EXERCISE MATERIALS
◇ ◇ ◇ ◇
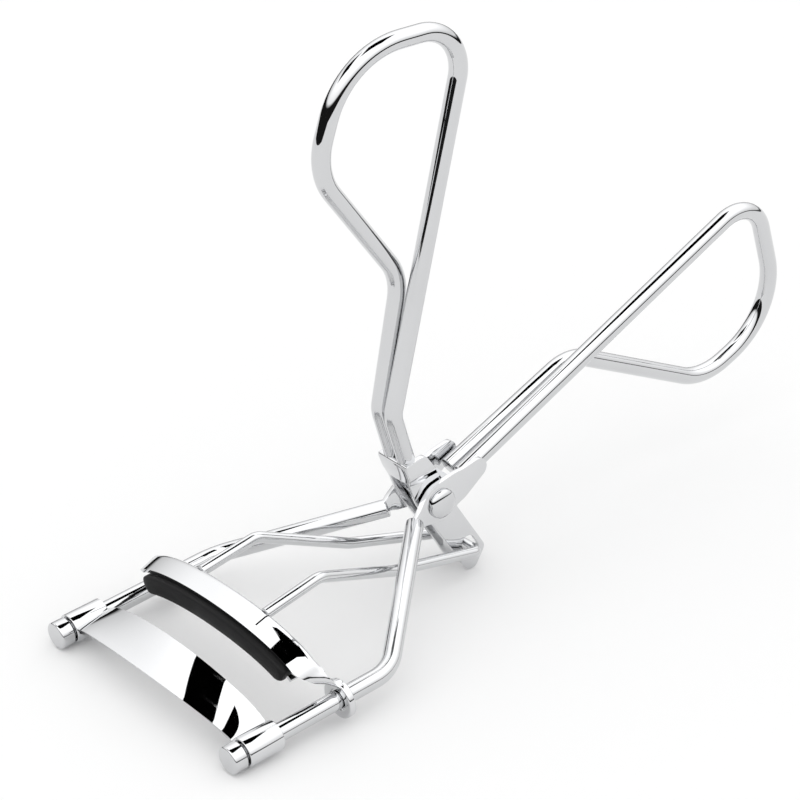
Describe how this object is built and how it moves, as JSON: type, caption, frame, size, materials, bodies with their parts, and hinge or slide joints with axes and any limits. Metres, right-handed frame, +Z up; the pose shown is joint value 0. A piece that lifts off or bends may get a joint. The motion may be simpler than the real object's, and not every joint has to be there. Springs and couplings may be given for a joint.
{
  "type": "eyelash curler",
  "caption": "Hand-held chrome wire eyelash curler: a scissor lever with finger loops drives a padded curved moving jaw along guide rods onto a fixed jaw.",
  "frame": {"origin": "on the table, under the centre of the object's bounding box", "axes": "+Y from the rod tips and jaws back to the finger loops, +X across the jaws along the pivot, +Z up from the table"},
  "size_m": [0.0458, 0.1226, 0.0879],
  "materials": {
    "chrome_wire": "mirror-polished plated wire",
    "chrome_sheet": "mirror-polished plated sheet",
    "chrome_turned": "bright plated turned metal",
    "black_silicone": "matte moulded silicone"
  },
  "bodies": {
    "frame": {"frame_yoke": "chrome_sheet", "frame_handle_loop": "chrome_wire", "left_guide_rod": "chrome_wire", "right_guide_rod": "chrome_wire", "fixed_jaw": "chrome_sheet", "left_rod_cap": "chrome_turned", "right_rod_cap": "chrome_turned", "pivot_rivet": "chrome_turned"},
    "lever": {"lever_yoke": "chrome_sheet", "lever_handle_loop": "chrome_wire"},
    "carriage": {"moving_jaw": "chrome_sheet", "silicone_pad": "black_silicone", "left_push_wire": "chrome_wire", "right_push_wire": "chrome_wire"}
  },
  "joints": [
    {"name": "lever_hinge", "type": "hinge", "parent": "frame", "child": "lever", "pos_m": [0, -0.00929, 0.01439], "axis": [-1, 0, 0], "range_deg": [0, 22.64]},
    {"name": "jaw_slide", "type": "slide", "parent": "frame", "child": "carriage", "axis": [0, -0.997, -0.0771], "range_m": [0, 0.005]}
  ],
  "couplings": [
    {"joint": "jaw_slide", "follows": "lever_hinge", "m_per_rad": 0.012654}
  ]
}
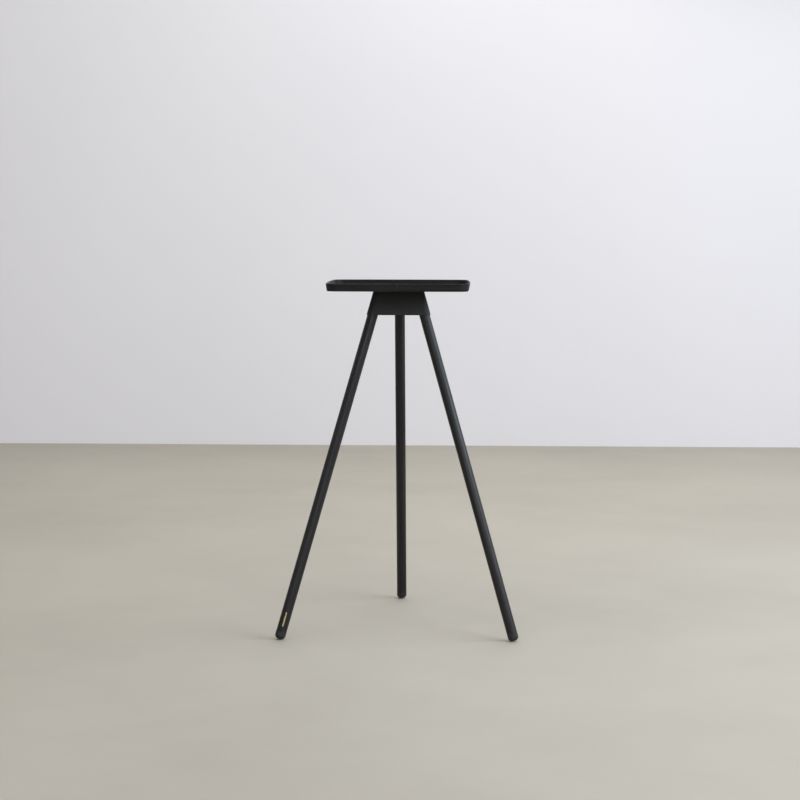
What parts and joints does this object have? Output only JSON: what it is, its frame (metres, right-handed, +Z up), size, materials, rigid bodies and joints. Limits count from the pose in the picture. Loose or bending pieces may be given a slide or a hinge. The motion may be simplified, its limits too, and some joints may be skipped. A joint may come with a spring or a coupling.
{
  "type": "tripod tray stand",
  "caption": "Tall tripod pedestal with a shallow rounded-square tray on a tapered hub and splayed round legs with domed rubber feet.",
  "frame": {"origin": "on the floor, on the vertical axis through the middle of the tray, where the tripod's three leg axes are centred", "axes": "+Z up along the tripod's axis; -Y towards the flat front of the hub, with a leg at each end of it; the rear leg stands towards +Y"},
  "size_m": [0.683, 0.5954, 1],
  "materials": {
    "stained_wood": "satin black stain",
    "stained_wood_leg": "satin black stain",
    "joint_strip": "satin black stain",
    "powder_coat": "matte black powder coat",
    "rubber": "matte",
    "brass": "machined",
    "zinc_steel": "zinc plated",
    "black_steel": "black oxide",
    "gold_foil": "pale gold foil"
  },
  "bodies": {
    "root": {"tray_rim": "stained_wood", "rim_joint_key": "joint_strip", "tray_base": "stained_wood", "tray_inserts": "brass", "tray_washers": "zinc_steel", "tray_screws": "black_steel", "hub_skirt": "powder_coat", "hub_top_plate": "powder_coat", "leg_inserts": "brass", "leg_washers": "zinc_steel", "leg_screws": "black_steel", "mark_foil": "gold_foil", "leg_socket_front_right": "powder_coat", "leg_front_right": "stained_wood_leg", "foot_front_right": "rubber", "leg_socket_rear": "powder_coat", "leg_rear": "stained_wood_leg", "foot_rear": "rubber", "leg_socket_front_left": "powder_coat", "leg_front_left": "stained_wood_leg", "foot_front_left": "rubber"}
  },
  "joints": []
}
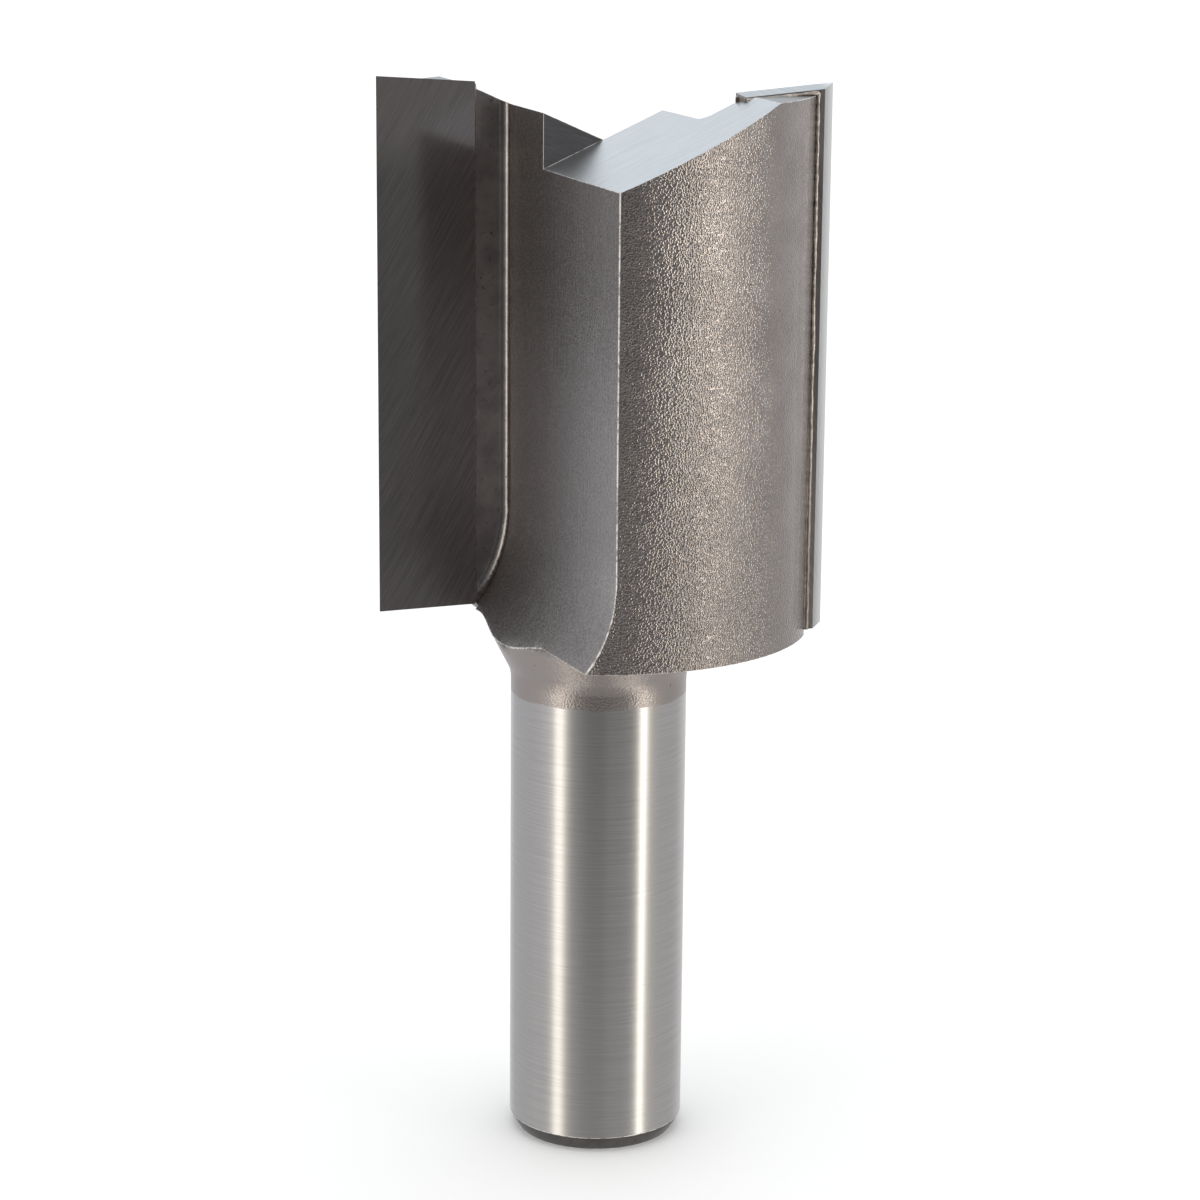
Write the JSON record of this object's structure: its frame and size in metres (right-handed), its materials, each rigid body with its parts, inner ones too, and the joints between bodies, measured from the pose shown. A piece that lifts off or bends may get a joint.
◇ ◇ ◇ ◇
AIM
Set down all of the data above, word for word.

TASK OUTPUT
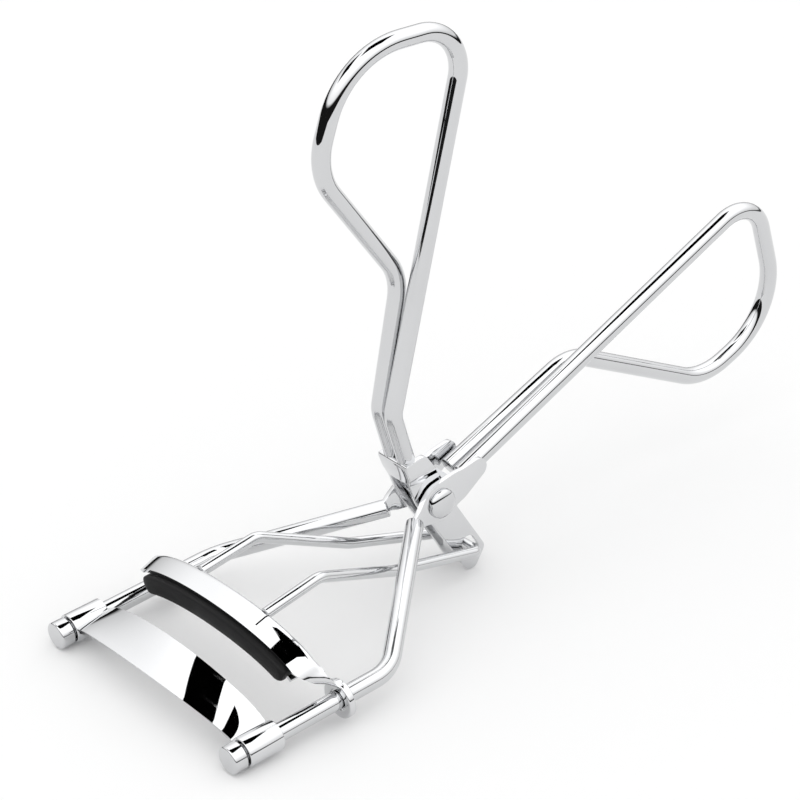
Describe how this object is built and how it moves, as JSON: type, caption, frame, size, materials, bodies with their parts, and hinge or slide joints with axes and any limits. Metres, right-handed frame, +Z up; the pose shown is joint value 0. A piece that lifts off or bends may get a joint. The motion may be simpler than the real object's, and not every joint has to be there. Springs and couplings may be given for a joint.
{
  "type": "eyelash curler",
  "caption": "Hand-held chrome wire eyelash curler: a scissor lever with finger loops drives a padded curved moving jaw along guide rods onto a fixed jaw.",
  "frame": {"origin": "on the table, under the centre of the object's bounding box", "axes": "+Y from the rod tips and jaws back to the finger loops, +X across the jaws along the pivot, +Z up from the table"},
  "size_m": [0.0458, 0.1226, 0.0879],
  "materials": {
    "chrome_wire": "mirror-polished plated wire",
    "chrome_sheet": "mirror-polished plated sheet",
    "chrome_turned": "bright plated turned metal",
    "black_silicone": "matte moulded silicone"
  },
  "bodies": {
    "frame": {"frame_yoke": "chrome_sheet", "frame_handle_loop": "chrome_wire", "left_guide_rod": "chrome_wire", "right_guide_rod": "chrome_wire", "fixed_jaw": "chrome_sheet", "left_rod_cap": "chrome_turned", "right_rod_cap": "chrome_turned", "pivot_rivet": "chrome_turned"},
    "lever": {"lever_yoke": "chrome_sheet", "lever_handle_loop": "chrome_wire"},
    "carriage": {"moving_jaw": "chrome_sheet", "silicone_pad": "black_silicone", "left_push_wire": "chrome_wire", "right_push_wire": "chrome_wire"}
  },
  "joints": [
    {"name": "lever_hinge", "type": "hinge", "parent": "frame", "child": "lever", "pos_m": [0, -0.00929, 0.01439], "axis": [-1, 0, 0], "range_deg": [0, 22.64]},
    {"name": "jaw_slide", "type": "slide", "parent": "frame", "child": "carriage", "axis": [0, -0.997, -0.0771], "range_m": [0, 0.005]}
  ],
  "couplings": [
    {"joint": "jaw_slide", "follows": "lever_hinge", "m_per_rad": 0.012654}
  ]
}
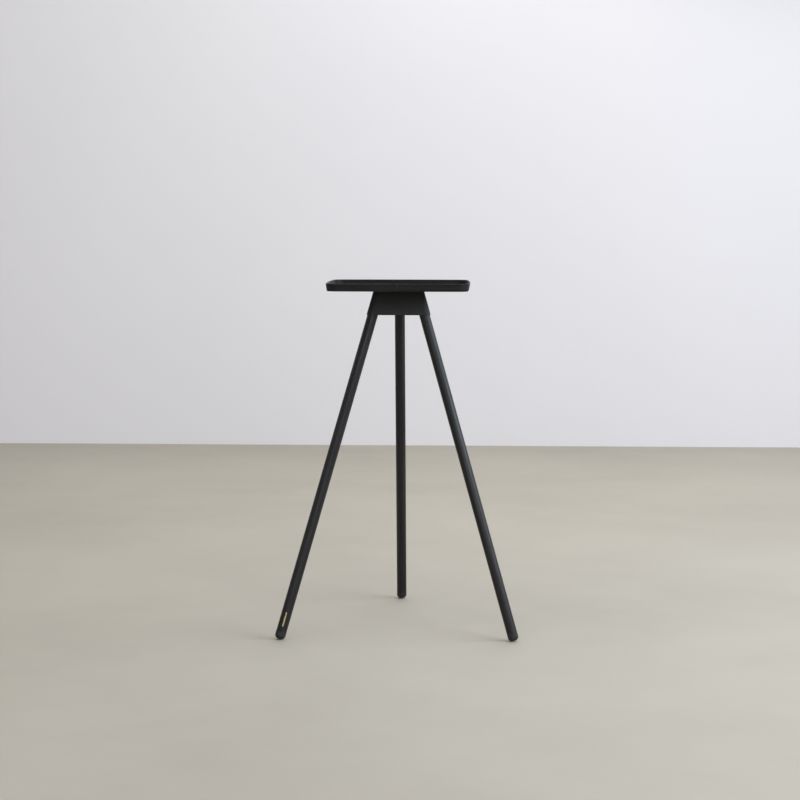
What parts and joints does this object have? Output only JSON: what it is, its frame (metres, right-handed, +Z up), size, materials, rigid bodies and joints. Limits count from the pose in the picture. Loose or bending pieces may be given a slide or a hinge. The motion may be simplified, its limits too, and some joints may be skipped. A joint may come with a spring or a coupling.
{
  "type": "tripod tray stand",
  "caption": "Tall tripod pedestal with a shallow rounded-square tray on a tapered hub and splayed round legs with domed rubber feet.",
  "frame": {"origin": "on the floor, on the vertical axis through the middle of the tray, where the tripod's three leg axes are centred", "axes": "+Z up along the tripod's axis; -Y towards the flat front of the hub, with a leg at each end of it; the rear leg stands towards +Y"},
  "size_m": [0.683, 0.5954, 1],
  "materials": {
    "stained_wood": "satin black stain",
    "stained_wood_leg": "satin black stain",
    "joint_strip": "satin black stain",
    "powder_coat": "matte black powder coat",
    "rubber": "matte",
    "brass": "machined",
    "zinc_steel": "zinc plated",
    "black_steel": "black oxide",
    "gold_foil": "pale gold foil"
  },
  "bodies": {
    "root": {"tray_rim": "stained_wood", "rim_joint_key": "joint_strip", "tray_base": "stained_wood", "tray_inserts": "brass", "tray_washers": "zinc_steel", "tray_screws": "black_steel", "hub_skirt": "powder_coat", "hub_top_plate": "powder_coat", "leg_inserts": "brass", "leg_washers": "zinc_steel", "leg_screws": "black_steel", "mark_foil": "gold_foil", "leg_socket_front_right": "powder_coat", "leg_front_right": "stained_wood_leg", "foot_front_right": "rubber", "leg_socket_rear": "powder_coat", "leg_rear": "stained_wood_leg", "foot_rear": "rubber", "leg_socket_front_left": "powder_coat", "leg_front_left": "stained_wood_leg", "foot_front_left": "rubber"}
  },
  "joints": []
}
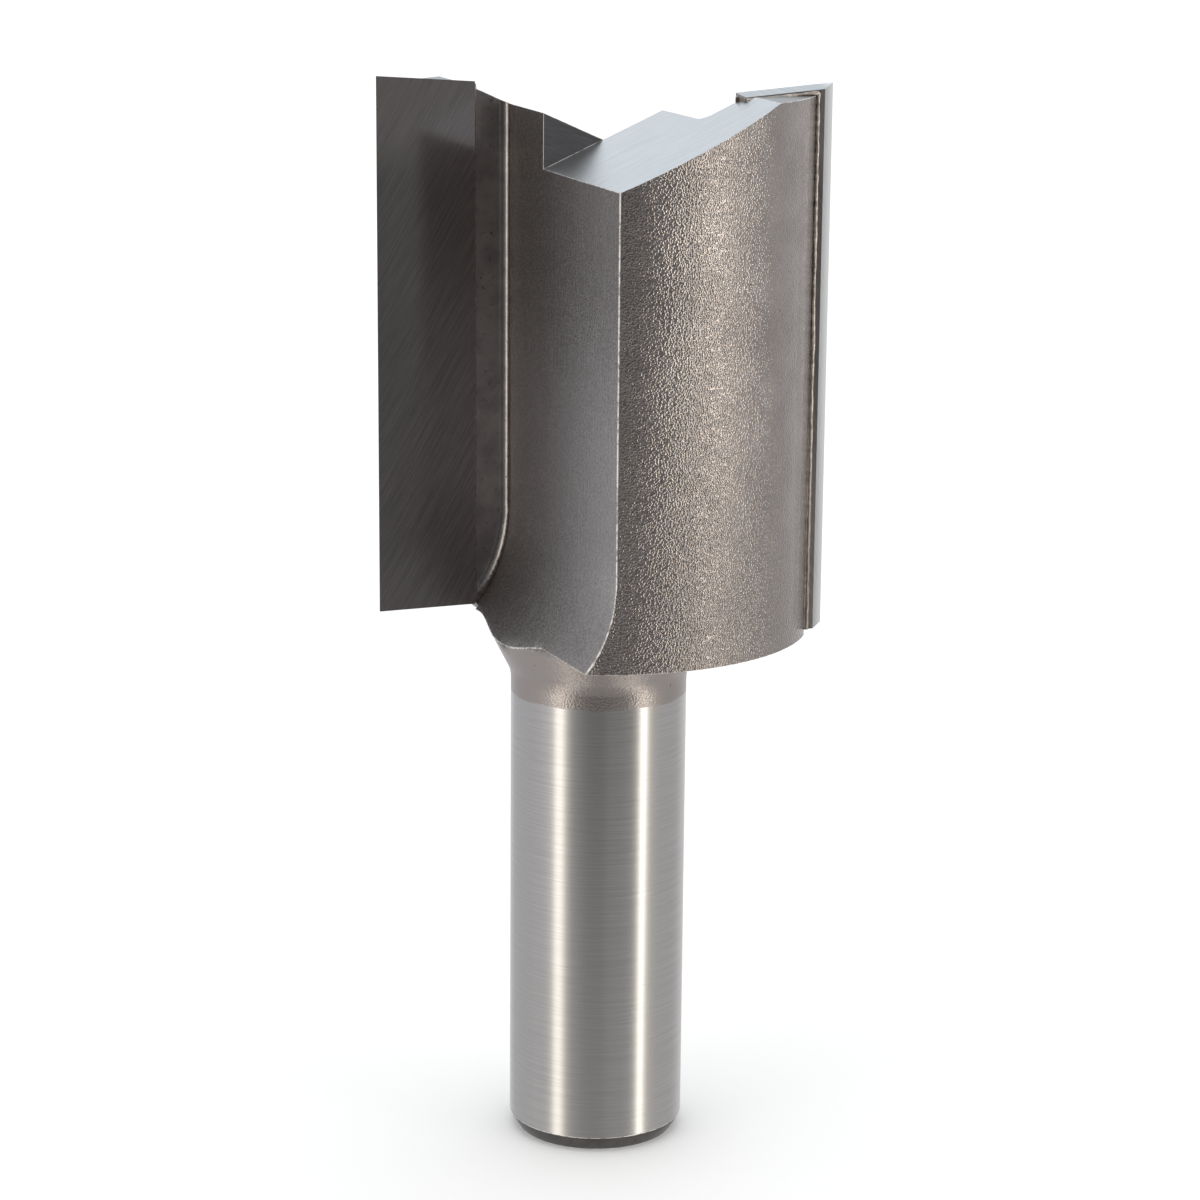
Write the JSON record of this object's structure: its frame and size in metres (right-handed), its materials, each rigid body with its parts, inner ones too, and the joints between bodies, measured from the pose shown. A piece that lifts off or bends may get a joint.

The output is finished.